1.retained the amount of revolving commitments under the Amended Revolving Facility of $125.0 million and the sublimit on letters of credit and swingline loans of $15.0 million each;
2.added a $5.0 million quarterly commitment reduction beginning September 30, 2021;
3.adjusted from cash flow-based to an asset-based lending structure with borrowing a base equal to 85% of eligible accounts receivable plus 50% of eligible inventory with certain permitted maximum over advance amounts, minus certain reserves;
4.removed all previous financial covenants of net leverage ratio, interest coverage ratio and minimum EBITDA;
5.added a covenant relief period (commencing on the effective date and ending upon delivery of a compliance certificate on or after fiscal month ending September 30, 2021), during which the Company must comply with the following:
(i) a minimum cumulative EBITDA covenant, tested on a monthly basis until the last day of June 2021;
(ii) a standalone minimum monthly EBITDA covenant tested on the last day of July 2021 and August          2021; and
(iii) a restriction on capital expenditures such that the amount of capital expenditures shall not exceed $25.0 million in the aggregate.
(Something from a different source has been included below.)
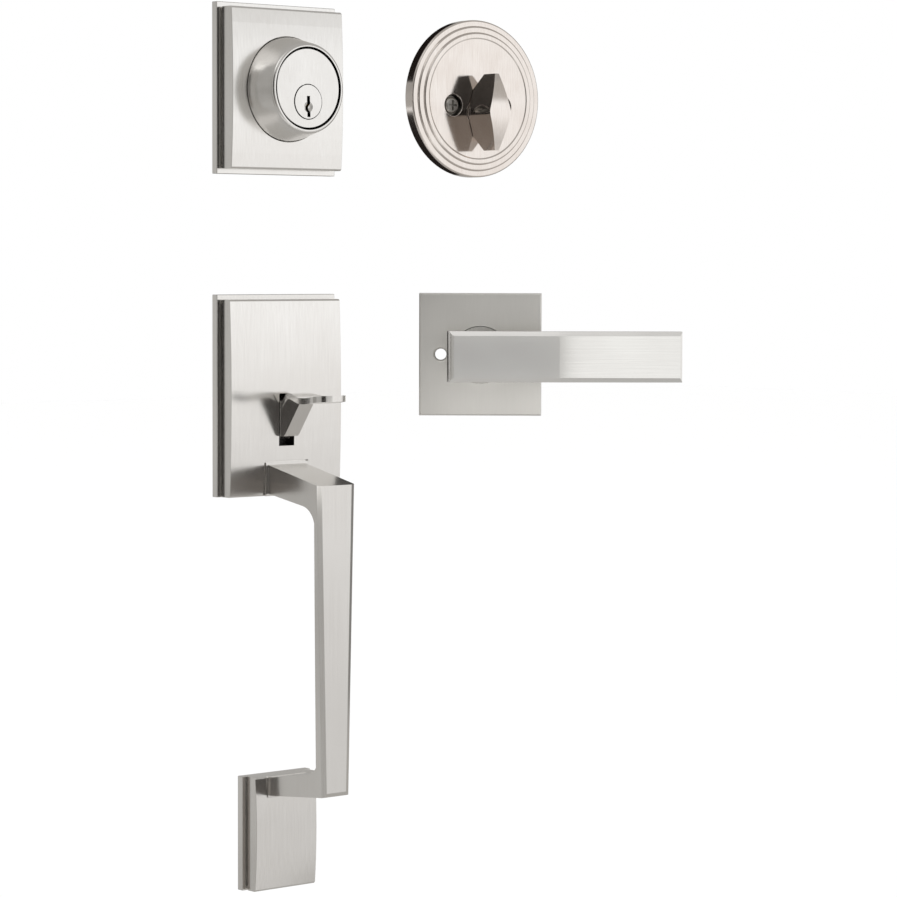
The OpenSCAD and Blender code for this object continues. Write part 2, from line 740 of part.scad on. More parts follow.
// One casting: base flange, upper arm, tapered bar with a rounded back, lower arm and flange
module grip() {
    top_half = grip_top_w / 2;
    low_half = grip_low_w / 2;
    root_half = low_flange_w / 2 - 0.6;
    taper = atan((top_half - low_half) / (bar_top - bar_low));
    belly_r = (top_half * top_half + grip_belly * grip_belly) / (2 * grip_belly);
    belly_d = bar_back_d - grip_belly;
    slope = 0.45;
    end_bevel_h = grip_bevel * 0.8;
    color(nickel) difference() {
        union() {
            intersection() {
                union() {
                    from_side(grip_top_w + 4) polygon(grip_side());
                    intersection() {
                        block([-top_half, belly_d - 1, bar_low + 5],
                            [top_half, bar_back_d + 1, bar_top - 5]);
                        rod_up(belly_r, belly_d + belly_r, bar_low, bar_top);
                    }
                }
                union() {
                    from_front(0, grip_out + 2) polygon([[-top_half, arm_top + 2],
                        [top_half, arm_top + 2], [top_half, bar_top], [low_half, bar_low],
                        [low_half, bar_low - 9], [-low_half, bar_low - 9], [-low_half, bar_low],
                        [-top_half, bar_top]]);
                    from_top(-grip_drop - 14, -grip_drop + grip_fillet - 2) polygon([
                        [-root_half, seat_cut_d - 1], [root_half, seat_cut_d - 1],
                        [low_half - 0.4, grip_out + 2], [-low_half + 0.4, grip_out + 2]]);
                }
            }
            block([-flange_w / 2, seat_cut_d, face_low], [flange_w / 2, flange_front_d, face_low + flange_h]);
            block([-low_flange_w / 2, seat_cut_d, -grip_drop - low_arm_h],
                [low_flange_w / 2, flange_front_d, -grip_drop]);
        }
        for (side = [0, 1]) mirror([side, 0, 0]) translate([top_half, 0, bar_top])
            rotate([0, taper, 0]) from_top(bar_low - bar_top - grip_fillet, grip_fillet) polygon([
                [-grip_bevel - 1 / slope, grip_out + 1], [1, grip_out - (grip_bevel + 1) * slope],
                [1, grip_out + 1]]);
        from_side(grip_top_w + 4) polygon([[grip_out + 1, bar_low + end_bevel_h + 1 / slope],
            [grip_out - (end_bevel_h + 2) * slope, bar_low - 2], [grip_out + 1, bar_low - 2]]);
        translate([0, 0, arm_mid]) rod(grip_screw_r + run, seat_cut_d - over, grip_screw_len + 1);
        translate([0, 0, low_arm_mid]) rod(grip_screw_r + run, seat_cut_d - over, grip_screw_len + 1);
    }
}

module grip_screws() {
    color(steel) for (z = [arm_mid, low_arm_mid]) translate([0, 0, z]) difference() {
        union() {
            rod(grip_head_r, 0.1, grip_head_t + 0.1);
            rod(grip_screw_r, grip_head_t, grip_screw_len);
        }
        block([-0.5, 0, -3], [0.5, 1.3, 3]);
        block([-3, 0, -0.5], [3, 1.3, 0.5]);
    }
}

module lower_back_plate() {
    low = -grip_drop - lower_plate_h;
    color(nickel) difference() {
        stepped_back_plate(lower_plate_w, low, -grip_drop, lower_face_w - 2 * groove_inset,
            low + groove_inset, -grip_drop);
        translate([0, 0, low_arm_mid]) {
            rod(grip_screw_r + gap, -over, seat_d + over);
            rod(grip_head_r + gap, -over, grip_head_t + 0.1);
        }
    }
}

module lower_face_plate() {
    color(nickel) difference() {
        crowned_plate(lower_face_w, -grip_drop - lower_plate_h, -grip_drop);
        block([-low_flange_w / 2 - gap, seat_cut_d, -grip_drop - low_arm_h - gap],
            [low_flange_w / 2 + gap, front_d + over, -grip_drop + over]);
        translate([0, 0, low_arm_mid]) rod(grip_screw_r + gap, seat_d - over, front_d);
    }
}

module lower_post() {
    color(steel) translate([0, 0, -grip_drop - lower_plate_h * 0.62])
        tapped_post(low_post_len);
}

module both_fixings() {
    for (side = [-1, 1]) translate([side * fix_x, 0, 0]) children();
}

// Hollow square rose with the neck hole and two countersunk fixing holes
module lever_rose() {
    half = lever_rose_w / 2;
    inner = half - lever_skin;
    sink = 1;
    edge = 0.5;
    color(nickel) at_lever() difference() {
        intersection() {
            from_top(-half, half) polygon([[-half, 0], [half, 0], [half, lever_rose_d - edge],
                [half - edge, lever_rose_d], [-half + edge, lever_rose_d], [-half, lever_rose_d - edge]]);
            from_side(lever_rose_w + 2) polygon([[0, -half], [lever_rose_d - edge, -half],
                [lever_rose_d, -half + edge], [lever_rose_d, half - edge], [lever_rose_d - edge, half],
                [0, half]]);
        }
        block([-inner, -over, -inner], [inner, lever_inside_d, inner]);
        rod(neck_r + gap, 0, lever_rose_d + over);
        both_fixings() {
            rod(fix_r, 0, lever_rose_d + over);
            turned([[0, lever_rose_d - sink], [fix_r, lever_rose_d - sink],
                [fix_r + sink, lever_rose_d], [fix_r + sink, lever_rose_d + over], [0, lever_rose_d + over]]);
        }
    }
}

module lever_mount_plate() {
    half = lever_mount_w / 2;
    color(steel) at_lever() difference() {
        union() {
            block([-half, 0, -half], [half, lever_mount_t, half]);
            rod(bearing_r, 0, lever_inside_d - 0.8);
            both_fixings() rod(fix_r + 1.5, 0, lever_inside_d);
        }
        rod(lever_shank_r + run, -over, lever_inside_d + over);
        both_fixings() rod(fix_r, -over, lever_inside_d + over);
    }
}

// Outline of the lever bar from above, with its rounded heel and gentle bend
function lever_plan() =
    let (drop = (lever_reach - lever_bend_x) * tan(lever_bend), turn = lever_t * tan(lever_bend) / 2)
    concat([[-lever_heel, lever_back_d]],
        arc([-lever_heel + heel_r, lever_out - heel_r], heel_r, 180, 90, 6),
        [[lever_bend_x + turn, lever_out], [lever_reach - 1, lever_out - drop],
            [lever_reach, lever_out - drop - 1], [lever_reach, lever_back_d - drop + 1],
            [lever_reach - 1, lever_back_d - drop], [lever_bend_x - turn, lever_back_d]]);

module lever_handle() {
    half = lever_h / 2;
    color(nickel) at_lever() difference() {
        union() {
            from_top(-half, half) polygon(lever_plan());
            turned([[0, neck_back_d], [neck_r, neck_back_d], [neck_r, lever_back_d - 12],
                [half - 0.6, lever_back_d], [half - 0.6, lever_back_d + 1], [0, lever_back_d + 1]]);
            rod(lever_shank_r, -lever_shank_back, neck_back_d + 1);
        }
        for (side = [0, 1]) mirror([0, 0, side]) {
            lever_edge_bevel(-lever_heel - 1, lever_bend_x + 0.05, 0);
            lever_edge_bevel(0, lever_reach, lever_bend);
        }
        block([-spindle_w / 2 - 0.1, -lever_shank_back - over, -spindle_w / 2 - 0.1],
            [spindle_w / 2 + 0.1, socket_depth_d, spindle_w / 2 + 0.1]);
        translate([0, -set_screw_d, -neck_r - 1])
            cylinder(r = set_screw_r + run, h = neck_r - spindle_w / 2 + 1.5);
        difference() {
            rod(lever_shank_r + 1, -2.2 - run, -1 + run);
            rod(lever_shank_r - 1.4, -4, 0);
        }
    }
}

// Bevel along the top edge of the lever's front, on one straight stretch
module lever_edge_bevel(x0, x1, angle) {
    half = lever_h / 2;
    start = angle == 0 ? 0 : lever_bend_x;
    translate([start, -lever_out, 0]) rotate([0, 0, angle]) translate([-start, lever_out, 0])
        translate([(angle == 0 ? x0 + x1 : 2 * start + x1) / 2, 0, 0])
            from_side(angle == 0 ? x1 - x0 : x1) polygon([[lever_out, half - lever_bevel],
                [lever_out - lever_bevel_d * 1.2, half + lever_bevel * 0.2], [lever_out + 2, half + 1],
                [lever_out + 2, half - lever_bevel]]);
}

module lever_spindle() {
    half = spindle_w / 2;
    color(steel) at_lever() block([-half, -spindle_len, -half], [half, socket_depth_d - 0.5, half]);
}

module lever_spring() {
    wire = 0.45;
    color(steel) at_lever() translate([0, -lever_mount_t - 0.1, 0]) rotate([90, 0, 0])
        coil(bearing_r + 0.3 + wire, wire, lever_inside_d - lever_mount_t - 0.6, 2, 24, 6);
}

module lever_clip() {
    color(steel) at_lever() split_ring(lever_shank_r - 1.35, lever_shank_r + 2.5, -2.2, -1, 7);
}

module lever_set_screw() {
    color(steel) at_lever() translate([0, -set_screw_d, -neck_r + 1]) difference() {
        cylinder(r = set_screw_r, h = neck_r - 1.05 - spindle_w / 2);
        translate([0, 0, -over]) cylinder(r = 0.9, h = 2, $fn = 6);
    }
}

deadbolt_back_plate();
deadbolt_face_plate();
guard_collar();
cylinder_housing();
cylinder_plug();
key_pins();
driver_pins();
pin_springs();
plug_retainer();
tailpiece();
turn_rose();
turn_mount_plate();
thumb_turn();
turn_washer();
turn_clip();
turn_screws();
handle_back_plate();
handle_face_plate();
thumb_piece();
thumb_pivot_pin();
thumb_spring();
lift_cam();
cam_retainer();
handle_posts();
grip();
grip_screws();
lower_back_plate();
lower_face_plate();
lower_post();
lever_rose();
lever_mount_plate();
lever_handle();
lever_spindle();
lever_spring();
lever_clip();
lever_set_screw();
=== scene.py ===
import json
import math

import bpy
from mathutils import Matrix, Vector

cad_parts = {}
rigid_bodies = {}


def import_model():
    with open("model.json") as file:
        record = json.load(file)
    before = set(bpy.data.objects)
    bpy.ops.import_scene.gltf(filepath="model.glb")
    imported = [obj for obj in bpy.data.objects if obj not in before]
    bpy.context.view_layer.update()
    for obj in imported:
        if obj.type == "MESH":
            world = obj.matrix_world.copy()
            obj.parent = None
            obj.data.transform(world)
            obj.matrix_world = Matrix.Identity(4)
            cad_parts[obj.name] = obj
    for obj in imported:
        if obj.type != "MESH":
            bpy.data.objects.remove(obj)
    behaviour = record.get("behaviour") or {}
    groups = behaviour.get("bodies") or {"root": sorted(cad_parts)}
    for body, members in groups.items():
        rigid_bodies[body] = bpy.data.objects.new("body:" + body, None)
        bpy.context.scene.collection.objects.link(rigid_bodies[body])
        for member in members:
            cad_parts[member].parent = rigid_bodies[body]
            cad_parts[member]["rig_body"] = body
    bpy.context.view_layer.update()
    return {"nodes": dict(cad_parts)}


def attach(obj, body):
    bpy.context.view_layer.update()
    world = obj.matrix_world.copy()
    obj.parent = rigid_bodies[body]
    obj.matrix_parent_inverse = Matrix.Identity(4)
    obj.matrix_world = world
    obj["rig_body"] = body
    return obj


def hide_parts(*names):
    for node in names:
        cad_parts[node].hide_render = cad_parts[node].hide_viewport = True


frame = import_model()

# Door handle set in satin nickel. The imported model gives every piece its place; this script
# rounds the edges, gives the finishes and lights the set on a white sweep.

nodes = frame["nodes"]
mm = 0.001
print("frame loaded with", len(nodes), "nodes")


def linearColour(hexText):
    channels = [int(hexText[i:i + 2], 16) / 255 for i in (1, 3, 5)]
    return [c / 12.92 if c <= 0.04045 else ((c + 0.055) / 1.055) ** 2.4 for c in channels] + [1]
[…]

6.added covenant requiring the Company to comply with a minimum liquidity covenant, tested on a weekly basis;
7.added an anti-cash hoarding provision;
8.added a minimum fixed charge coverage ratio of 1.05:1.00 commencing with fiscal quarter ending September 30, 2021, and tested on a quarterly basis thereafter;
9.modified the applicable margin for base rate loans to range from PRIME + 3.50% to PRIME + 4.50% per annum and the applicable margin for Eurodollar loans to range from Adjusted LIBO Rate + 4.50% to Adjusted LIBO Rate + 5.50% per annum and fixed the commitment fee at 0.50%;
10.provided for the revolving commitments to be reduced upon the occurrence of certain asset dispositions and incurrence of non-permitted indebtedness and imposed additional restrictions on the Company’s ability to utilize certain other negative covenant baskets; and
11.added a requirement to provide mortgages and related mortgage instruments with respect to certain specified real property owned by the Company.

The Amended Revolving Facility is subject to a variety of affirmative and negative covenants of types customary in a senior secured assets-based lending facility and it has no scheduled payback required on the principal prior to the maturity date on November 6, 2023.
As of September 30, 2020, the Company was in compliance with all of the covenants under the Amended Revolving Facility and had utilized $4.3 million of the letters of credit sublimit.
Effective March 27, 2019, the Company entered into an interest rate swap to manage the interest rate risk on its floating-rate indebtedness. See Note 4 for details.